Step-by-step debugging

  1. Check load balancer & node health
    • Use the Hetzner Cloud Grafana dashboard to confirm traffic levels, error rates, and per-node health.
  2. Test Pinpoint directly
    • Run the forecast API curl above and note:
      • HTTP status (200 vs 4xx/5xx)
      • Response time
  3. If status is 500/502 or very slow, check ModMS
    • Open http://modms.devops.arabiaweather.com/web/
    • Run the models query to confirm data freshness:
curl -i "http://modms.devops.arabiaweather.com/q?fields=model%20|%20last_updated&from=models"
  1. Validate Redis
    • From one of the Pinpoint nodes, verify you can reach the Redis cluster on node03.cluster.devops.arabiaweather.com:6379.

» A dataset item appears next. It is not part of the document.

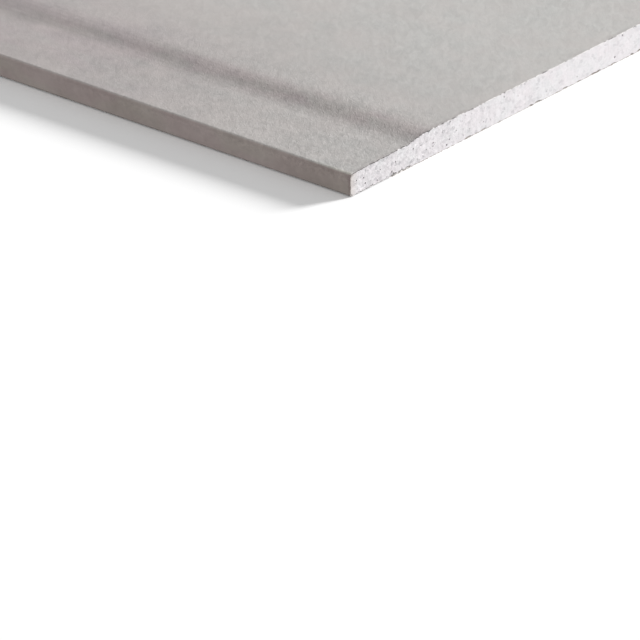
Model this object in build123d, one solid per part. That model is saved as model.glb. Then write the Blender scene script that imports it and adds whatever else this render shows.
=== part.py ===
from build123d import *
from math import atan2, tan
import os

# Paper-faced gypsum board (drywall sheet), 1200 x 2400 x 12.5 mm, with tapered long edges and sawn ends.
#
# The board is made as a continuous ribbon and sawn to length, so every piece is one cross-section run
# along X. The section lies in the YZ plane: the back of the board is at Z = 0 and the face is up.
#
# A sheet is three bonded pieces:
#   gypsum_core   the cast plaster slab, bare at the two sawn ends
#   face_paper    the liner that covers the face, turns down both long edges and laps onto the back
#   back_paper    the liner on the back, whose margins are glued down over the two laps

# The sheet, in millimetres
length = 2400.0
width = 1200.0
thickness = 12.5

# The two paper liners
face_liner = 0.35
back_liner = 0.35

# The tapered long edge, from the edge inwards: a shelf for joint tape, then a ramp up to the face
shelf_width = 33.0
shelf_fall = 0.3
ramp_run = 18.0
ramp_rise = 1.7
ramp_straight = 1.0

# The arrises of the core that the face paper is turned over, at the face and at the back
face_arris = 0.85
back_arris = 0.65

# The face paper turned onto the back: the margin left in view, then the stretch under the back paper
bare_margin = 25.0
glued_overlap = 13.0


def ramp_bends():
    """The places and radii of the ramp's two long bends: at its foot on the shelf, and at its head."""
    foot_y = shelf_width + ramp_run / 4
    head_y = foot_y + ramp_run / 2
    room = (ramp_run / 2 - ramp_straight) / 2

    ramp_slope = atan2(ramp_rise, head_y - foot_y)
    shelf_slope = atan2(shelf_fall, foot_y)
    foot_bend = room / tan((ramp_slope - shelf_slope) / 2)
    head_bend = room / tan(ramp_slope / 2)
    return foot_y, foot_bend, head_y, head_bend


def wrapped_outline():
    """The section of core and face paper together: everything inside the outer side of the face paper."""
    shelf_top = thickness - ramp_rise
    edge_top = shelf_top - shelf_fall
    foot_y, foot_bend, head_y, head_bend = ramp_bends()

    # One half, as distance in from the long edge, height, and the radius of the corner there
    half = [
        (0.0, back_liner, back_arris + face_liner),
        (0.0, edge_top, face_arris + face_liner),
        (foot_y, shelf_top, foot_bend),
        (head_y, thickness, head_bend),
    ]
    near_half = [(inwards - width / 2, z, radius) for inwards, z, radius in half]
    far_half = [(-y, z, radius) for y, z, radius in reversed(near_half)]
    corners = near_half + far_half

    with BuildSketch(Plane.YZ) as sketch:
        with BuildLine():
            FilletPolyline(
                *[(y, z) for y, z, _ in corners],
                radius=[radius for _, _, radius in corners],
                close=True,
            )
        make_face()
    return sketch.sketch


def strip(inset, low, high):
    """A rectangle of the section that stays inset from both long edges, between two heights."""
    with BuildSketch(Plane.YZ) as sketch:
        with Locations((0, (low + high) / 2)):
            Rectangle(width - 2 * inset, high - low)
    return sketch.sketch


def cross_section():
    """The section of each piece, by node name."""
    outline = wrapped_outline()
    inside_wrap = offset(outline, amount=-face_liner)
    between_laps = strip(bare_margin + glued_overlap, back_liner, back_liner + face_liner)
    return {
        "gypsum_core": inside_wrap + between_laps,
        "face_paper": outline - inside_wrap - between_laps,
        "back_paper": strip(bare_margin, 0.0, back_liner),
    }


def run_along_length(section):
    """The solid that a section makes over the whole length of the sheet, centred on X = 0."""
    return extrude(section, amount=length / 2, dir=(1, 0, 0), both=True)


os.makedirs("parts", exist_ok=True)
for node, section in cross_section().items():
    piece = run_along_length(section)
    piece.label = node
    export_step(piece, f"parts/{node}.step")
    print(node, "volume", round(piece.volume / 1e6, 3), "litres")
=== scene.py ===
# %% [markdown]
# A drywall sheet, seen close at one corner
#
# A drywall sheet is a slab of foamed plaster between two papers. The face paper turns down both long edges
# and laps onto the back, and each long edge has a recess for joint tape. The two ends are sawn, so the bare
# plaster shows there, with its grain and its air bubbles.
#
# The construction, with the real sizes, is loaded as a fixed frame. This lesson gives it its looks: papers
# with ragged cut edges, plaster with real pits, and a material for each. Lengths are in metres.

# %% Load the frame
import math
from collections import namedtuple

import bmesh
import bpy
from mathutils import Matrix, Vector


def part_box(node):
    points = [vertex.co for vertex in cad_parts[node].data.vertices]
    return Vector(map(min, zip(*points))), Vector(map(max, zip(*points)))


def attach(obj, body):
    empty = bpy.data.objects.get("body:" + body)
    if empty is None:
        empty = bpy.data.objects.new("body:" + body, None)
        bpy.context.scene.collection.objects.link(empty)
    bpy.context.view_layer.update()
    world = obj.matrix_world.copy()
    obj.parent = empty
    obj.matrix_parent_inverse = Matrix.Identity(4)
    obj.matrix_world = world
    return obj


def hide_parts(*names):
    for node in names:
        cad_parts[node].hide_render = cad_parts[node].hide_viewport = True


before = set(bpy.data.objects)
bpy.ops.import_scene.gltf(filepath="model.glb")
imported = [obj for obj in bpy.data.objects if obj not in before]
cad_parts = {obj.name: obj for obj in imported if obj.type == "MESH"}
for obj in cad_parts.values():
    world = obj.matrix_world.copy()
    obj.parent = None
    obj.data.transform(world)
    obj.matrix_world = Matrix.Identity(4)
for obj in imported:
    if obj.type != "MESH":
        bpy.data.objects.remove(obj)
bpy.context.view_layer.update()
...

    • Check for Redis-side errors or resource exhaustion.
  2. Validate Geos & locations
    • Confirm Geos endpoints are reachable from a Pinpoint node.
    • If Pinpoint recently restarted and cannot load locations, you may see failures early in boot.
  3. If upstreams are healthy but issues persist
    • Check the per-node Pinpoint logs and HAProxy metrics (via Grafana Loki dashboards) for spikes in errors or restarts.
    • Consider rolling Pinpoint node restarts via Docker Compose as described in the deployment docs.